Sony uzyskało kontrowersyjny patent. Firma chce zarobić na usuwaniu graczy
Sony w zeszłym roku złożyło wniosek patentowy umożliwiający widzom i uczestnikom transmisji na żywo usuwanie graczy z gry. Teraz Urząd Patentów i Znaków Towarowych Stanów Zjednoczonych zatwierdził patent. Oprócz usuwania niewykwalifikowanych graczy, system umożliwiłby widzom płacenie za przywilej usuwania zawodników.

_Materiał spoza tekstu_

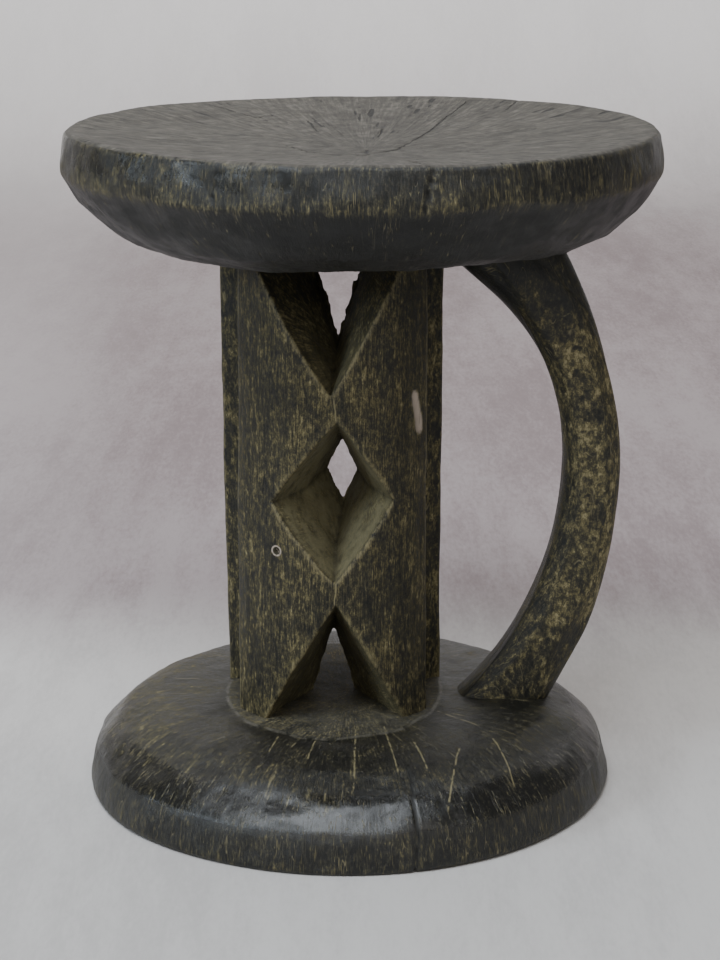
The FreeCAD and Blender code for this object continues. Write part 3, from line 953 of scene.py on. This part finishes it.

W dokumencie patentowym Sony nakreśliło system, w którym widzowie transmisji na żywo mogą głosować, aby usunąć uczestnika z trwającego meczu. Gracz nie miałby możliwości zawetowania tej decyzji i mógłby zostać przydzielony do innego meczu.
System wyświetlałby poziom umiejętności aktualnych graczy oraz ich statystyki w grze, takie jak czas gry, oceny i osiągnięcia. Wszystko to odbywałoby się za pośrednictwem "systemu gier w chmurze".
Jak podaje serwis Kotaku, aby uniknąć nadużywania tego systemu przez publiczność, należy osiągnąć próg 60 proc. głosów, aby wykluczyć zawodnika z meczu. Głosy widzów z wyższym poziomem umiejętności będą również liczyć się bardziej podczas podejmowania decyzji o usunięciu niewykwalifikowanego uczestnika rozgrywek.
Patent obejmuje również możliwość płacenia przez widzów stałej ceny lub licytacji za możliwość usunięcia graczy. W tekście wspomniano również o systemie, w którym widzowie mogą ostrzegać aktywnych graczy, aby poprawili swoją grę, bo w innym przypadku zostaną usunięci.
Choć Sony twierdzi, że patent miałby zwiększać funkcjonalność i interaktywność dla graczy, jego specyfika dla wielu osób ze środowiska graczy jest kontrowersyjna.